[DATA LISTING]:
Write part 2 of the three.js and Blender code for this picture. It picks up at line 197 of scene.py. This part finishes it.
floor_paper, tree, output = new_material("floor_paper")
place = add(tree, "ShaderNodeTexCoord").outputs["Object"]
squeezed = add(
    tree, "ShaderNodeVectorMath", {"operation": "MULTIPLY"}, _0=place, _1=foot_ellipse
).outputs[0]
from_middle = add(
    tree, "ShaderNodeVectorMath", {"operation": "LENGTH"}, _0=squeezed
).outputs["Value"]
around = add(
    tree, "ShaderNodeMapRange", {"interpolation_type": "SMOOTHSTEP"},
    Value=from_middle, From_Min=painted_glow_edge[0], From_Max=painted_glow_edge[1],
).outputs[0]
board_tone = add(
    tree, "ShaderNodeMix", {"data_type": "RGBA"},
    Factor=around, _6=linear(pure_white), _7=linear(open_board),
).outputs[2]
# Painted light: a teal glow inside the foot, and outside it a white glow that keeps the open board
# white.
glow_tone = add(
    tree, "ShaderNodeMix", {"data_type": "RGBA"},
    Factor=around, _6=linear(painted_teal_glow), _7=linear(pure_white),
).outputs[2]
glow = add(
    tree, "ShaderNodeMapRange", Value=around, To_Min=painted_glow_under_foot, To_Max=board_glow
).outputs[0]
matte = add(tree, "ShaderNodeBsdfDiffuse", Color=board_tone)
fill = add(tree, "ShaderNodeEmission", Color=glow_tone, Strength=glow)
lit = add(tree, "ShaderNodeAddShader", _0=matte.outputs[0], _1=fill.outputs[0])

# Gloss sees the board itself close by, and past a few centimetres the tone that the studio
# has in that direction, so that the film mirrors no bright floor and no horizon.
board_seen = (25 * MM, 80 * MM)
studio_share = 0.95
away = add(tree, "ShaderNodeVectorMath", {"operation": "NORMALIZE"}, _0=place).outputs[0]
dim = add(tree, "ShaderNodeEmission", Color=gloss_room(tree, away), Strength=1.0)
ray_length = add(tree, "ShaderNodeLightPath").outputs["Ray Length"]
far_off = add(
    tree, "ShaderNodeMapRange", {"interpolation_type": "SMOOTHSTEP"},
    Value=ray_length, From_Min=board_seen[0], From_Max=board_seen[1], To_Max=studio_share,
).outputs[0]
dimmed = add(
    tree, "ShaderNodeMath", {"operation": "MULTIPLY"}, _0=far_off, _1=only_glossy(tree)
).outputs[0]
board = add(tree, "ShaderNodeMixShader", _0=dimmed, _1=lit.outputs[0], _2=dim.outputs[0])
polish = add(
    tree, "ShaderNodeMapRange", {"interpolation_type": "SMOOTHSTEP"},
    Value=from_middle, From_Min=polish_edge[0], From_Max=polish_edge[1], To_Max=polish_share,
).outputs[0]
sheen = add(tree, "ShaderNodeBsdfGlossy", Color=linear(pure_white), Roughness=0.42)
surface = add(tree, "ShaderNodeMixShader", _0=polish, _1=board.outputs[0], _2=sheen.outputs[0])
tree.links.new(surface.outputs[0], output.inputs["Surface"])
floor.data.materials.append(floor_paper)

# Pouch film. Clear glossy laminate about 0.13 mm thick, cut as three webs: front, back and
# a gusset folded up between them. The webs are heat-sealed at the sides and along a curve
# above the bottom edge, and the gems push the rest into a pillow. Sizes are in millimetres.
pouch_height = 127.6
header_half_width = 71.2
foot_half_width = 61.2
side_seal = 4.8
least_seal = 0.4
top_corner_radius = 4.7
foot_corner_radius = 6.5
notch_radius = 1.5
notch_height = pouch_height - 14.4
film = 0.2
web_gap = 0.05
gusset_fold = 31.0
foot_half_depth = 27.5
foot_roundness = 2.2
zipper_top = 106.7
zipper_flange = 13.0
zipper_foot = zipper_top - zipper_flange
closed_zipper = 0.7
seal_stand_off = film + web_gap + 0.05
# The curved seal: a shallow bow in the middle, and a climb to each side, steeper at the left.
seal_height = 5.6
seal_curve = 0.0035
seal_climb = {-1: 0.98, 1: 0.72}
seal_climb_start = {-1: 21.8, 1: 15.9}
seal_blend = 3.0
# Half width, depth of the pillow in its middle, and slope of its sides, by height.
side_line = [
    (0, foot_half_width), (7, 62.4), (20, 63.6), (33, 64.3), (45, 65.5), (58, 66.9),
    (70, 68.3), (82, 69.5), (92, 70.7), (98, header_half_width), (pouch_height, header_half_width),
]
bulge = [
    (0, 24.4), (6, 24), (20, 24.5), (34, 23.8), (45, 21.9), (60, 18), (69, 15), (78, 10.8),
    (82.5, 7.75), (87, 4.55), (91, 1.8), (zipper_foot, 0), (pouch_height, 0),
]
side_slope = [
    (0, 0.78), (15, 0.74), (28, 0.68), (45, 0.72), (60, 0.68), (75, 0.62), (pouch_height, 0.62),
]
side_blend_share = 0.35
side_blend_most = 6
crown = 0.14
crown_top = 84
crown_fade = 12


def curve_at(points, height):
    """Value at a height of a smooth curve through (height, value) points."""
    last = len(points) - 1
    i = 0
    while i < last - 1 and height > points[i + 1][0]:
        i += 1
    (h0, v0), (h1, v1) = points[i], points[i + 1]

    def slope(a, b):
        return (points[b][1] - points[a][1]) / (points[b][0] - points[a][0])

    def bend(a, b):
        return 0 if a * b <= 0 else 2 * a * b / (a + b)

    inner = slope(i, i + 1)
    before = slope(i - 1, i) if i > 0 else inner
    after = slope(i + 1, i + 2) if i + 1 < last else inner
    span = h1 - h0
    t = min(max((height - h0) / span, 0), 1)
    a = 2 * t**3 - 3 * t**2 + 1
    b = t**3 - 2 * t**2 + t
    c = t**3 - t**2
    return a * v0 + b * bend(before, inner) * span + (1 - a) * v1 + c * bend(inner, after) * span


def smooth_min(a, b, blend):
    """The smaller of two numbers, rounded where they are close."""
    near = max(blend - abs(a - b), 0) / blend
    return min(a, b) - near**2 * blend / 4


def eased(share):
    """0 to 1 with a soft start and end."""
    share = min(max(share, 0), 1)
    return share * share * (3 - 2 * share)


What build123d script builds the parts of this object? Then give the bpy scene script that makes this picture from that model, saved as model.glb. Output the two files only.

[INSTRUCTIONS FOR THE TASK]:
Each line of the material above needs to be quoted exactly, please.

[OUTPUT FOR THIS TASK]:
Write part 2 of the three.js and Blender code for this picture. It picks up at line 197 of scene.py. This part finishes it.
floor_paper, tree, output = new_material("floor_paper")
place = add(tree, "ShaderNodeTexCoord").outputs["Object"]
squeezed = add(
    tree, "ShaderNodeVectorMath", {"operation": "MULTIPLY"}, _0=place, _1=foot_ellipse
).outputs[0]
from_middle = add(
    tree, "ShaderNodeVectorMath", {"operation": "LENGTH"}, _0=squeezed
).outputs["Value"]
around = add(
    tree, "ShaderNodeMapRange", {"interpolation_type": "SMOOTHSTEP"},
    Value=from_middle, From_Min=painted_glow_edge[0], From_Max=painted_glow_edge[1],
).outputs[0]
board_tone = add(
    tree, "ShaderNodeMix", {"data_type": "RGBA"},
    Factor=around, _6=linear(pure_white), _7=linear(open_board),
).outputs[2]
# Painted light: a teal glow inside the foot, and outside it a white glow that keeps the open board
# white.
glow_tone = add(
    tree, "ShaderNodeMix", {"data_type": "RGBA"},
    Factor=around, _6=linear(painted_teal_glow), _7=linear(pure_white),
).outputs[2]
glow = add(
    tree, "ShaderNodeMapRange", Value=around, To_Min=painted_glow_under_foot, To_Max=board_glow
).outputs[0]
matte = add(tree, "ShaderNodeBsdfDiffuse", Color=board_tone)
fill = add(tree, "ShaderNodeEmission", Color=glow_tone, Strength=glow)
lit = add(tree, "ShaderNodeAddShader", _0=matte.outputs[0], _1=fill.outputs[0])

# Gloss sees the board itself close by, and past a few centimetres the tone that the studio
# has in that direction, so that the film mirrors no bright floor and no horizon.
board_seen = (25 * MM, 80 * MM)
studio_share = 0.95
away = add(tree, "ShaderNodeVectorMath", {"operation": "NORMALIZE"}, _0=place).outputs[0]
dim = add(tree, "ShaderNodeEmission", Color=gloss_room(tree, away), Strength=1.0)
ray_length = add(tree, "ShaderNodeLightPath").outputs["Ray Length"]
far_off = add(
    tree, "ShaderNodeMapRange", {"interpolation_type": "SMOOTHSTEP"},
    Value=ray_length, From_Min=board_seen[0], From_Max=board_seen[1], To_Max=studio_share,
).outputs[0]
dimmed = add(
    tree, "ShaderNodeMath", {"operation": "MULTIPLY"}, _0=far_off, _1=only_glossy(tree)
).outputs[0]
board = add(tree, "ShaderNodeMixShader", _0=dimmed, _1=lit.outputs[0], _2=dim.outputs[0])
polish = add(
    tree, "ShaderNodeMapRange", {"interpolation_type": "SMOOTHSTEP"},
    Value=from_middle, From_Min=polish_edge[0], From_Max=polish_edge[1], To_Max=polish_share,
).outputs[0]
sheen = add(tree, "ShaderNodeBsdfGlossy", Color=linear(pure_white), Roughness=0.42)
surface = add(tree, "ShaderNodeMixShader", _0=polish, _1=board.outputs[0], _2=sheen.outputs[0])
tree.links.new(surface.outputs[0], output.inputs["Surface"])
floor.data.materials.append(floor_paper)

# Pouch film. Clear glossy laminate about 0.13 mm thick, cut as three webs: front, back and
# a gusset folded up between them. The webs are heat-sealed at the sides and along a curve
# above the bottom edge, and the gems push the rest into a pillow. Sizes are in millimetres.
pouch_height = 127.6
header_half_width = 71.2
foot_half_width = 61.2
side_seal = 4.8
least_seal = 0.4
top_corner_radius = 4.7
foot_corner_radius = 6.5
notch_radius = 1.5
notch_height = pouch_height - 14.4
film = 0.2
web_gap = 0.05
gusset_fold = 31.0
foot_half_depth = 27.5
foot_roundness = 2.2
zipper_top = 106.7
zipper_flange = 13.0
zipper_foot = zipper_top - zipper_flange
closed_zipper = 0.7
seal_stand_off = film + web_gap + 0.05
# The curved seal: a shallow bow in the middle, and a climb to each side, steeper at the left.
seal_height = 5.6
seal_curve = 0.0035
seal_climb = {-1: 0.98, 1: 0.72}
seal_climb_start = {-1: 21.8, 1: 15.9}
seal_blend = 3.0
# Half width, depth of the pillow in its middle, and slope of its sides, by height.
side_line = [
    (0, foot_half_width), (7, 62.4), (20, 63.6), (33, 64.3), (45, 65.5), (58, 66.9),
    (70, 68.3), (82, 69.5), (92, 70.7), (98, header_half_width), (pouch_height, header_half_width),
]
bulge = [
    (0, 24.4), (6, 24), (20, 24.5), (34, 23.8), (45, 21.9), (60, 18), (69, 15), (78, 10.8),
    (82.5, 7.75), (87, 4.55), (91, 1.8), (zipper_foot, 0), (pouch_height, 0),
]
side_slope = [
    (0, 0.78), (15, 0.74), (28, 0.68), (45, 0.72), (60, 0.68), (75, 0.62), (pouch_height, 0.62),
]
side_blend_share = 0.35
side_blend_most = 6
crown = 0.14
crown_top = 84
crown_fade = 12


def curve_at(points, height):
    """Value at a height of a smooth curve through (height, value) points."""
    last = len(points) - 1
    i = 0
    while i < last - 1 and height > points[i + 1][0]:
        i += 1
    (h0, v0), (h1, v1) = points[i], points[i + 1]

    def slope(a, b):
        return (points[b][1] - points[a][1]) / (points[b][0] - points[a][0])

    def bend(a, b):
        return 0 if a * b <= 0 else 2 * a * b / (a + b)

    inner = slope(i, i + 1)
    before = slope(i - 1, i) if i > 0 else inner
    after = slope(i + 1, i + 2) if i + 1 < last else inner
    span = h1 - h0
    t = min(max((height - h0) / span, 0), 1)
    a = 2 * t**3 - 3 * t**2 + 1
    b = t**3 - 2 * t**2 + t
    c = t**3 - t**2
    return a * v0 + b * bend(before, inner) * span + (1 - a) * v1 + c * bend(inner, after) * span


def smooth_min(a, b, blend):
    """The smaller of two numbers, rounded where they are close."""
    near = max(blend - abs(a - b), 0) / blend
    return min(a, b) - near**2 * blend / 4


def eased(share):
    """0 to 1 with a soft start and end."""
    share = min(max(share, 0), 1)
    return share * share * (3 - 2 * share)


What build123d script builds the parts of this object? Then give the bpy scene script that makes this picture from that model, saved as model.glb. Output the two files only.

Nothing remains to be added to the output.